The transfer is also protected if it was made in the ordinary course of business or financial affairs of both the debtor and the insider. Finally, the transfer is protected if it was made as part of a good faith effort to rehabilitate the debtor and the transfer secured both present value given for that purpose and the antecedent debt.
The ordinary course defense is the most commonly invoked. A debtor who regularly pays rent to a family member who owns the business premises, and who continues those payments at the same rate and schedule during financial difficulty, can argue that the payments were in the ordinary course of business rather than preferential transfers to an insider.
Charitable Contribution Defense
Charitable contributions receive special protection. A transfer to a qualified religious or charitable organization that is received in good faith is not a constructive fraudulent transfer. This protection does not extend to actual fraud claims or to constructive fraud claims where the debtor was rendered insolvent.

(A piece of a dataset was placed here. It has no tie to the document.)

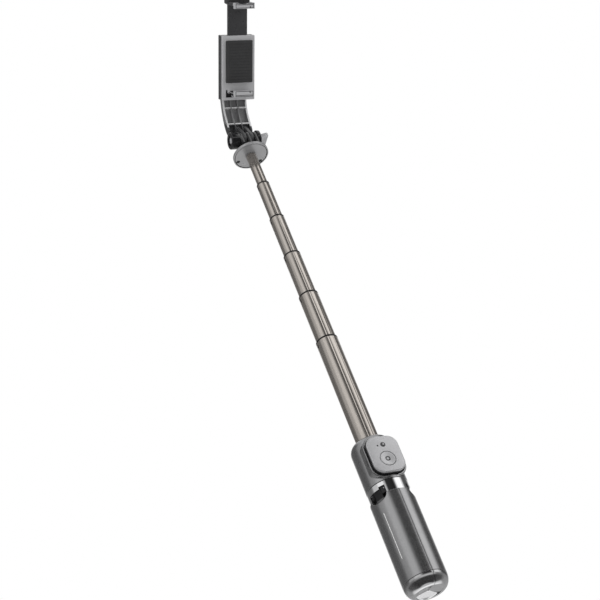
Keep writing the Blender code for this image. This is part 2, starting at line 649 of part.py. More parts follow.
def make_clamp_body(head):
    body = box((-BODY_HALF, BODY_FRONT, BODY_LOW), (BODY_HALF, BODY_BACK, BODY_TOP))
    body = bevel(body, 0.0008, 1)
    cavity_front, cavity_low = BODY_FRONT + BODY_WALL, BODY_LOW + 0.0018
    cavity_half = BODY_HALF - BODY_WALL
    cavity = box((-cavity_half, cavity_front, cavity_low), (cavity_half, BODY_BACK + 0.001, CAVITY_TOP))
    mouth = box((-TONGUE_HALF - GAP, cavity_front, CAVITY_TOP - 0.006),
                (TONGUE_HALF + GAP, TONGUE_BACK + 0.0005, BODY_TOP + 0.002))
    body = cut(body, cavity, mouth)
    jaw_low = LOWER_JAW - JAW_LIFT
    floor_top = LOWER_JAW - PAD - GAP
    jaw = [(LIP_FRONT, jaw_low), (BODY_FRONT + 0.0008, jaw_low), (BODY_FRONT + 0.0008, floor_top),
           (LIP_BACK, floor_top), (LIP_BACK, LOWER_JAW + LIP_OVER), (LIP_FRONT, LOWER_JAW + LIP_OVER)]
    body = join(body, extrude([jaw], -JAW_HALF, JAW_HALF, SIDE))
    recess = box((-0.0070, LIP_FRONT - 0.001, jaw_low + 0.0010),
                 (0.0070, LIP_FRONT + 0.0003, LOWER_JAW + LIP_OVER - 0.0010))
    body = cut(body, recess)
    slot = box((-0.0116, 0.010, BODY_LOW + 0.0030), (-0.0100, BODY_FRONT + 0.003, BODY_LOW + 0.0090))
    body = cut(body, slot)
    place("clamp_body", body, "grey_plastic", head)
    cover = box((-BODY_HALF, BODY_BACK + GAP, BODY_LOW), (BODY_HALF, COVER_BACK, BODY_TOP))
    for x in (-ARM_SCREW_X, ARM_SCREW_X):
        cover = cut(cover, rod(0.0014, -0.030, -0.020, FRONT, (x, ARM_SCREW_HEIGHT), 12))
    place("clamp_cover", cover, "dark_plastic", head)
    pad = box((-JAW_HALF + 0.0004, LIP_BACK + GAP, LOWER_JAW - PAD),
              (JAW_HALF - 0.0004, REST_FACE - GAP, LOWER_JAW))
    place("lower_pad", pad, "rubber", head)
    rest = box((-0.0120, REST_FACE, 0.0480), (0.0120, BODY_FRONT - GAP, 0.0840))
    place("rest_pad", bevel(rest, 0.0010, 2), "rubber", head)
    for side, x in (("left", -ROD_X), ("right", ROD_X)):
        guide = rod(ROD_R, cavity_low + GAP, CAVITY_TOP - GAP, at=(x, ROD_BACK), steps=16)
        place(f"guide_rod_{side}", guide, "zinc_steel", head)


def make_slider(head):
    """Upper jaw with its tongue in the body and a crosshead on the guide rods."""
    slide = pivot("jaw_slide", (0, ROD_BACK, CROSSHEAD[0]), head)
    tongue_front = BODY_FRONT + BODY_WALL + 0.0004
    jaw_back = TONGUE_BACK - 0.0005
    roof_low, roof_top = UPPER_JAW + PAD + GAP, UPPER_JAW + 0.0037
    jaw = [(LIP_FRONT, UPPER_JAW - LIP_OVER), (LIP_BACK, UPPER_JAW - LIP_OVER), (LIP_BACK, roof_low),
           (jaw_back, roof_low), (jaw_back, roof_top), (LIP_FRONT, roof_top)]
    slider = extrude([jaw], -JAW_HALF, JAW_HALF, SIDE)
    tongue = box((-TONGUE_HALF, tongue_front, CROSSHEAD[0]), (TONGUE_HALF, TONGUE_BACK, roof_low + 0.001))
    cross = box((-0.0133, tongue_front, CROSSHEAD[0]), (0.0133, TONGUE_BACK, CROSSHEAD[1]))
    hood = box((-0.0105, 0.0150, roof_low + 0.0004), (0.0105, 0.0235, UPPER_JAW + 0.0115))
    hood = bevel(hood, 0.0015, 2)
    slider = join(slider, tongue, cross, hood)
    dip = rod(0.0115, -0.010, -0.0005, FRONT, (0, roof_top + 0.0102), 32)
    slider = cut(slider, dip)
    for x in (-ROD_X, ROD_X):
        guide_hole = rod(ROD_R + GAP, CROSSHEAD[0] - 0.001, CROSSHEAD[1] + 0.001, at=(x, ROD_BACK),
                         steps=16)
        slider = cut(slider, guide_hole)
    recess = box((-0.0068, LIP_FRONT - 0.001, UPPER_JAW - LIP_OVER - 0.001),
                 (0.0068, LIP_FRONT + 0.0003, roof_top - 0.0022))
    slider = cut(slider, recess)
    pad = box((-JAW_HALF + 0.0004, LIP_BACK + GAP, UPPER_JAW),
              (JAW_HALF - 0.0004, REST_FACE - GAP, UPPER_JAW + PAD))
    for name, solid, finish in (("clamp_slider", slider, "grey_plastic"), ("upper_pad", pad, "rubber")):
        solid.data.transform(Matrix.Translation((0, -ROD_BACK, -CROSSHEAD[0])))
        place(name, solid, finish, slide)


def make_springs(head):
    """Compression springs on the guide rods, between the crosshead and the body's top wall."""
    low, high = CROSSHEAD[1] + GAP + SPRING_WIRE, CAVITY_TOP - GAP - SPRING_WIRE
    per_turn = 8
    count = SPRING_TURNS * per_turn
    coil_r = SPRING_R - SPRING_WIRE
    for side, x in (("left", -ROD_X), ("right", ROD_X)):
        curve = bpy.data.curves.new("coil", "CURVE")
        curve.dimensions = "3D"
        curve.bevel_depth = SPRING_WIRE
        curve.bevel_resolution = 1
        curve.use_fill_caps = True
        spline = curve.splines.new("POLY")
        spline.points.add(count)
        for i, point in enumerate(spline.points):
            angle = 2 * math.pi * i / per_turn
            point.co = (x + coil_r * math.cos(angle), ROD_BACK + coil_r * math.sin(angle),
                        low + (high - low) * i / count, 1)
        place(f"clamp_spring_{side}", bake(link("coil", curve)), "zinc_steel", head)


def build():
    for obj in list(bpy.data.objects):
        bpy.data.objects.remove(obj, do_unlink=True)
    make_collection("selfie_stick")
    make_materials()
    stick = pivot("stick", (0, 0, -GRIP_HEIGHT))
    for side, azimuth in LEG_AZIMUTHS.items():
        make_leg(side, azimuth, stick)
    make_hub(stick)
    make_band(stick)
    make_housing(stick)
    make_remote(stick)
    mast_end = make_mast(stick)
    make_cap(mast_end)
    head = make_knuckle(mast_end)
    make_arm(head)
    make_clamp_body(head)
    make_slider(head)
    make_springs(head)


build()
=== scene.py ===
"""Looks of the telescopic selfie stick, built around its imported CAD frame.

Metres. Mast axis +Z, remote's face towards -Y. Heights in the handle and mast are above the handle's
lower end, which is GRIP_HEIGHT below the origin. The head's pieces are made in its own frame, with
the tilt axis at the origin, +Z towards the upper jaw and -Y towards the screen side, then tilted.
"""
import json
import math

import bmesh
import bpy
from mathutils import Matrix, Vector


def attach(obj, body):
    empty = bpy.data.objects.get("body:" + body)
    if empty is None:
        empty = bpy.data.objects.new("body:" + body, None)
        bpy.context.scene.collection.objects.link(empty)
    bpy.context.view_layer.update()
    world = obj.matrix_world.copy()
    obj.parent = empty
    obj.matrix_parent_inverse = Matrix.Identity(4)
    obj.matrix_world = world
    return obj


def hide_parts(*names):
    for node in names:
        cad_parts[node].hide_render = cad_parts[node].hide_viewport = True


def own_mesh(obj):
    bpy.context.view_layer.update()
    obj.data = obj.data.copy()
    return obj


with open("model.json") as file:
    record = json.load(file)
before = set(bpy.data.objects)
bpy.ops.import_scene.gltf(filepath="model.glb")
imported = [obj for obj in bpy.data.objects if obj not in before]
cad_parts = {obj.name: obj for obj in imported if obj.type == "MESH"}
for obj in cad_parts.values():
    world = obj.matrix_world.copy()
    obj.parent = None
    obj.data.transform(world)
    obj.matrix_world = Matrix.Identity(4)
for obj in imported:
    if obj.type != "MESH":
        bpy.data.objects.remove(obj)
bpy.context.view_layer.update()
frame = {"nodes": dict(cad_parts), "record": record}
BODY_OF = {node: body for body, members in frame["record"]["behaviour"]["bodies"].items()
           for node in members}

GAP = 0.0003      # left between neighbouring pieces
PAST = 0.001      # how far a cutter reaches beyond the surface it opens
WELD = 1e-6
GRIP_HEIGHT = 0.040

# Handle
LEG_R = 0.0167
LEG_WALL = 0.0020
LEG_HALF_ANGLE = math.radians(59.5)
LEG_AZIMUTHS = {"front_left": -60, "front_right": 60, "back": 180}   # degrees from the front
LEG_TOP = 0.0764
FOOT_HEIGHT = 0.0086
FOOT_RIM_R = 0.0105
FOOT_DISH = 0.0020
SCOOP_LOW = 0.0714
SCOOP_HALF_ANGLE = math.radians(27)
SLIT = (0.0008, 0.0380)
SLIT_MID = 0.0440
SLIT_HIGHLIGHT_DEPTHS = (-0.0012, -0.00008)      # depths of the white strip in the slit, a painted highlight, below the leg's surface
LINER_IN_R = 0.0100
LINER_TOP = 0.0740
LINER_HALF_ANGLE = math.radians(57)
LUG_SHADE_LEVEL = 0.0745              # the lug above this height is painted black, as painted shade inside the band's notch
TROUGH_R = LINER_IN_R + 0.0013
TROUGH = (0.0120, LINER_TOP - 0.0040)
TROUGH_HALF_ANGLE = math.radians(53)
PIN_R = 0.0010
PIN_OUT = 0.0127
PIN_HEIGHT = 0.0810
PIN_HALF = 0.0068
LUG_R = 0.0024
LUG_HALF = 0.0035
LUG_LOW = PIN_HEIGHT - 0.0075
LUG_OUT = PIN_OUT + 0.0016
HUB_R = 0.0150
HUB_LOW = 0.0772
BORE_R = 0.0095
BAND_LOW = 0.0768
BAND_TOP = 0.0859
BAND_R = 0.01585
BAND_WALL = 0.00055
NOTCH_TOP = 0.0820
NOTCH_HALF_ANGLE = math.radians(29)
NOTCH_STEP = 0.0008
NOTCH_STEP_HALF_ANGLE = math.radians(9)
HOUSING_LOW = BAND_TOP + GAP
HOUSING_TOP = 0.1262
HOUSING_R = 0.0160
SHOULDER_LOW = 0.1194
SHOULDER_TOP_R = 0.0108
SOCKET_R = 0.0142
SOCKET_TOP = 0.0873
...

For natural persons, a charitable contribution made within two years before the commencement of a fraudulent transfer action or a bankruptcy filing is protected only if it was consistent with the debtor’s historical pattern of giving or did not exceed 15 percent of the debtor’s gross annual income for the year of the contribution. Contributions that exceed these thresholds may be avoidable even if made to a legitimate charity in good faith.
Secured Creditor and Lease Termination Defenses
Two additional statutory defenses protect specific types of transactions from avoidance. A transfer resulting from a lease termination upon default by the debtor, where the termination is pursuant to the lease and applicable law, is not voidable. Similarly, enforcement of a security interest in compliance with Article 9 of the Uniform Commercial Code is protected. These defenses ensure that routine commercial transactions are not disrupted by fraudulent transfer claims.